■ Problem description
Quote every entry word for word.

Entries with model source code
----

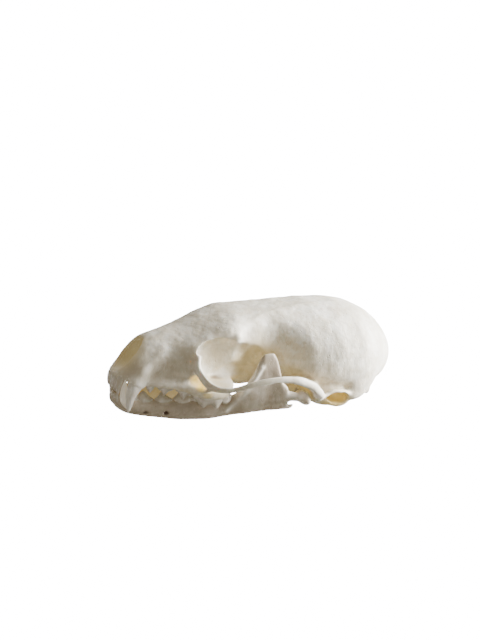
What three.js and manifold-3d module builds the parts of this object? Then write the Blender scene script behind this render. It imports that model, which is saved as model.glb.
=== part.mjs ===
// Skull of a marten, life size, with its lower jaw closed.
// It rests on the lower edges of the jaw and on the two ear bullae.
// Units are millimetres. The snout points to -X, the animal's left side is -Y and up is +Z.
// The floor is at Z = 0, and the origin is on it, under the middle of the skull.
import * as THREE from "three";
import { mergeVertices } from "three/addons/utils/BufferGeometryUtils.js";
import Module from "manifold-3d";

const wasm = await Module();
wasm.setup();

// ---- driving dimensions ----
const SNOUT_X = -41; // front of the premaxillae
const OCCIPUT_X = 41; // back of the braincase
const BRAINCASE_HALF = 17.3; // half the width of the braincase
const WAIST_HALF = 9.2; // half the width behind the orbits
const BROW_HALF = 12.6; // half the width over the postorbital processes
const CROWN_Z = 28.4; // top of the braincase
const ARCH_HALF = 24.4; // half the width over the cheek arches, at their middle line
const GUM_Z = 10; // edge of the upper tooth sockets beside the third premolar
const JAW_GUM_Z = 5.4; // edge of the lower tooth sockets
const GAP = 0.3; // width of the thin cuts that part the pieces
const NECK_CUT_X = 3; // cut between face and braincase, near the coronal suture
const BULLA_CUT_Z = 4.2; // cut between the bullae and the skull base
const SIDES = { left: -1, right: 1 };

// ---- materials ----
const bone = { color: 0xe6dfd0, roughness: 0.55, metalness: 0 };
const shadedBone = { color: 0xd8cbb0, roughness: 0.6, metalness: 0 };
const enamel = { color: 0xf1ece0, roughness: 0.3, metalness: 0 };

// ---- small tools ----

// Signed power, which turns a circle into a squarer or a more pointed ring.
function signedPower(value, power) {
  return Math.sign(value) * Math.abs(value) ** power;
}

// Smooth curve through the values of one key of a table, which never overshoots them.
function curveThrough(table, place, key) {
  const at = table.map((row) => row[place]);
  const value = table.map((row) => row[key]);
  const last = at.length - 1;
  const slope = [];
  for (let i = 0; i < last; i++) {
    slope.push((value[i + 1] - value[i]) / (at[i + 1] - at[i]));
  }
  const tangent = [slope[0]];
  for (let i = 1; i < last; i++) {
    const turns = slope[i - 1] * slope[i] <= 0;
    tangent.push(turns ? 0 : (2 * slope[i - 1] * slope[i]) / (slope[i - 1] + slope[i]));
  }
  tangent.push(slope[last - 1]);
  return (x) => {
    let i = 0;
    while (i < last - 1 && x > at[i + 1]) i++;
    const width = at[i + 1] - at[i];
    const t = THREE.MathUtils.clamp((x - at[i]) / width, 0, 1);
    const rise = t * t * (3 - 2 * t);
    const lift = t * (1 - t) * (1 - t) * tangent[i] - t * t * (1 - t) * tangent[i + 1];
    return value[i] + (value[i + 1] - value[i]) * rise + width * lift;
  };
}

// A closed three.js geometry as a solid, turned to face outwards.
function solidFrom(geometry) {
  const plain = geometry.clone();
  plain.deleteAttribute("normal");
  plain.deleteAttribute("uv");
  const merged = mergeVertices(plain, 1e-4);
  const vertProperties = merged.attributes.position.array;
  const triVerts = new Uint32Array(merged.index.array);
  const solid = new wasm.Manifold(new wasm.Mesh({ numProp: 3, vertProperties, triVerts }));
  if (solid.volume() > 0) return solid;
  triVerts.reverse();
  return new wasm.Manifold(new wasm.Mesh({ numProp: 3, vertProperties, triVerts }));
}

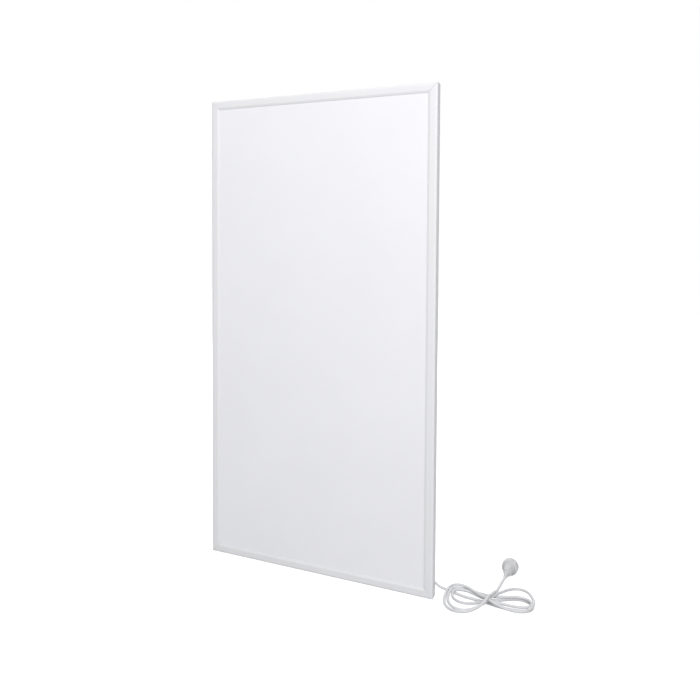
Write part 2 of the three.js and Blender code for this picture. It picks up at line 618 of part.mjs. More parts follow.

----

■ The answer
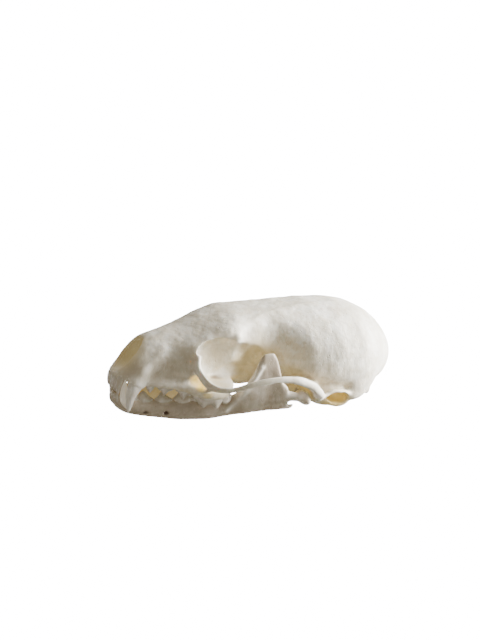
What three.js and manifold-3d module builds the parts of this object? Then write the Blender scene script behind this render. It imports that model, which is saved as model.glb.
=== part.mjs ===
// Skull of a marten, life size, with its lower jaw closed.
// It rests on the lower edges of the jaw and on the two ear bullae.
// Units are millimetres. The snout points to -X, the animal's left side is -Y and up is +Z.
// The floor is at Z = 0, and the origin is on it, under the middle of the skull.
import * as THREE from "three";
import { mergeVertices } from "three/addons/utils/BufferGeometryUtils.js";
import Module from "manifold-3d";

const wasm = await Module();
wasm.setup();

// ---- driving dimensions ----
const SNOUT_X = -41; // front of the premaxillae
const OCCIPUT_X = 41; // back of the braincase
const BRAINCASE_HALF = 17.3; // half the width of the braincase
const WAIST_HALF = 9.2; // half the width behind the orbits
const BROW_HALF = 12.6; // half the width over the postorbital processes
const CROWN_Z = 28.4; // top of the braincase
const ARCH_HALF = 24.4; // half the width over the cheek arches, at their middle line
const GUM_Z = 10; // edge of the upper tooth sockets beside the third premolar
const JAW_GUM_Z = 5.4; // edge of the lower tooth sockets
const GAP = 0.3; // width of the thin cuts that part the pieces
const NECK_CUT_X = 3; // cut between face and braincase, near the coronal suture
const BULLA_CUT_Z = 4.2; // cut between the bullae and the skull base
const SIDES = { left: -1, right: 1 };

// ---- materials ----
const bone = { color: 0xe6dfd0, roughness: 0.55, metalness: 0 };
const shadedBone = { color: 0xd8cbb0, roughness: 0.6, metalness: 0 };
const enamel = { color: 0xf1ece0, roughness: 0.3, metalness: 0 };

// ---- small tools ----

// Signed power, which turns a circle into a squarer or a more pointed ring.
function signedPower(value, power) {
  return Math.sign(value) * Math.abs(value) ** power;
}

// Smooth curve through the values of one key of a table, which never overshoots them.
function curveThrough(table, place, key) {
  const at = table.map((row) => row[place]);
  const value = table.map((row) => row[key]);
  const last = at.length - 1;
  const slope = [];
  for (let i = 0; i < last; i++) {
    slope.push((value[i + 1] - value[i]) / (at[i + 1] - at[i]));
  }
  const tangent = [slope[0]];
  for (let i = 1; i < last; i++) {
    const turns = slope[i - 1] * slope[i] <= 0;
    tangent.push(turns ? 0 : (2 * slope[i - 1] * slope[i]) / (slope[i - 1] + slope[i]));
  }
  tangent.push(slope[last - 1]);
  return (x) => {
    let i = 0;
    while (i < last - 1 && x > at[i + 1]) i++;
    const width = at[i + 1] - at[i];
    const t = THREE.MathUtils.clamp((x - at[i]) / width, 0, 1);
    const rise = t * t * (3 - 2 * t);
    const lift = t * (1 - t) * (1 - t) * tangent[i] - t * t * (1 - t) * tangent[i + 1];
    return value[i] + (value[i + 1] - value[i]) * rise + width * lift;
  };
}

// A closed three.js geometry as a solid, turned to face outwards.
function solidFrom(geometry) {
  const plain = geometry.clone();
  plain.deleteAttribute("normal");
  plain.deleteAttribute("uv");
  const merged = mergeVertices(plain, 1e-4);
  const vertProperties = merged.attributes.position.array;
  const triVerts = new Uint32Array(merged.index.array);
  const solid = new wasm.Manifold(new wasm.Mesh({ numProp: 3, vertProperties, triVerts }));
  if (solid.volume() > 0) return solid;
  triVerts.reverse();
  return new wasm.Manifold(new wasm.Mesh({ numProp: 3, vertProperties, triVerts }));
}

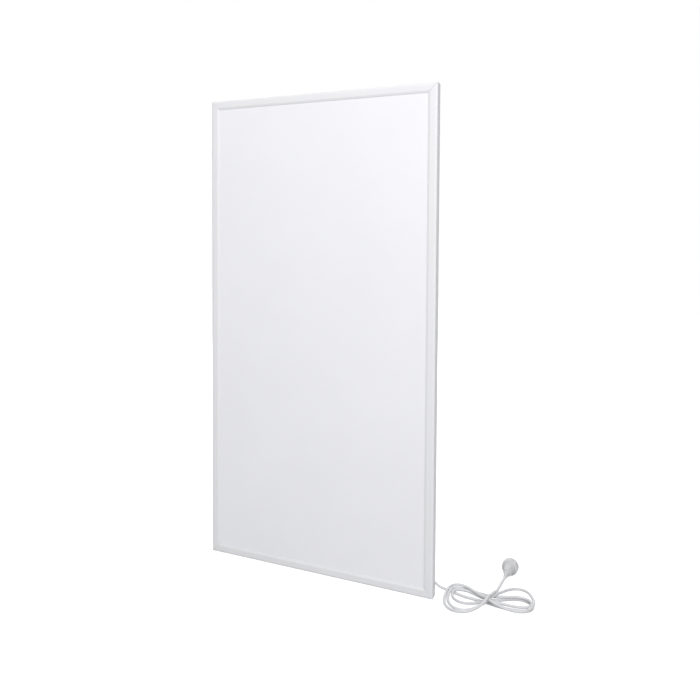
Write part 2 of the three.js and Blender code for this picture. It picks up at line 618 of part.mjs. More parts follow.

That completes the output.